One day, I took my portfolio and showed it to him, and I said, "I am Mexican, but I've grown up here, and some day I'd like to go to Mexico."
And he looked at my work, and he said, "Well, when you come – this is my address – come and see me."
Well, I graduated, and I had saved $500 over the summers from my work. And I took a Greyhound bus from New York to Mexico City. It took five days…
So, I arrived in Mexico City, and I got a little hotel someplace, and I went to see Rufino Tamayo, who was very cordial. And he wrote a note which allowed me to go to the Academia de San Carlos, which was the school where all the great painters went. I took courses in fresco painting, the chemistry of painting, drawing and sculpture. And I was able to stay there for about three or four months, because my money was running out by then. I had some relatives in Mexico City, but not much. And I knew I had to get to the Yucatan to meet my grandparents and my uncles – that's where both my families come from.
But during that time in Mexico City, there were wonderful opportunities to meet people. They really went out of their way to get students to have experiences at the dance theater. I met José Limón and saw his performance. And for one of those performances I went backstage, and there was Diego Rivera and his wife.

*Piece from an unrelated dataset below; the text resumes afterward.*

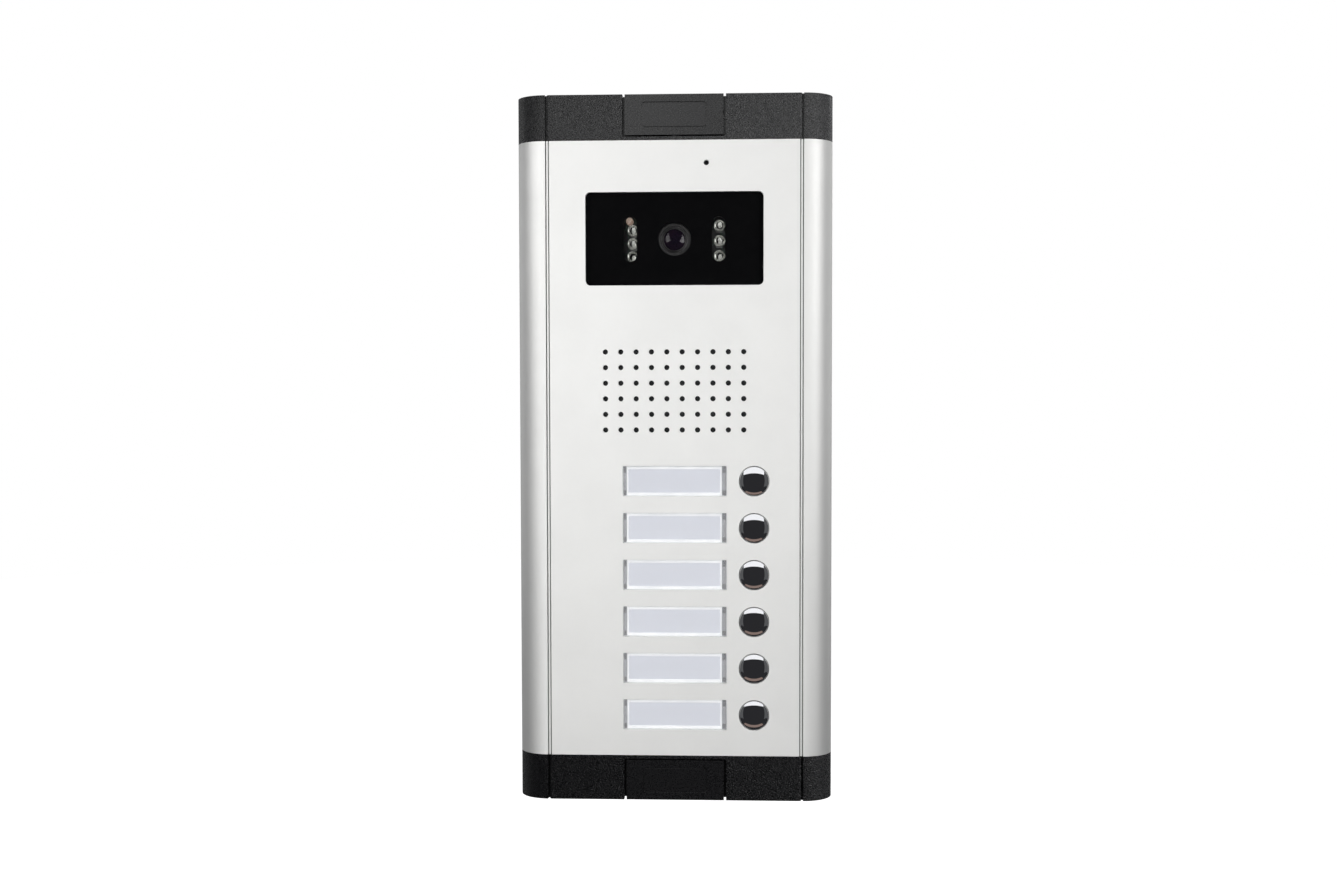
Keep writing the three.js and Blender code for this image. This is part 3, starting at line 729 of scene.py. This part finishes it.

And he's a big man. He looked down on me. I was introduced to him, and he said, "Oh, you must come to have some mole." But he scared me. I didn't go!
The best of both worlds
We grew up Mexican in a strange place. Aside from my parents, I had two uncles, and that's about it – and two cousins that lived in the Bronx, who I would see occasionally. And they were growing up the same way as I – sort of Mexican-American.
And when I went to Mexico for the first time and I met my Mexican cousins, suddenly I was engulfed with family. And it was so exciting. And I said to them, "Finally, I've gotten to meet the people of mi tierra. I've come to my country, to my land."
And they looked at my shoes, and they listened to my Spanish and said, "No. You gringo."
And I was crushed. But over the successive years of going back, I kind of realize who I am, because I have the best of both worlds.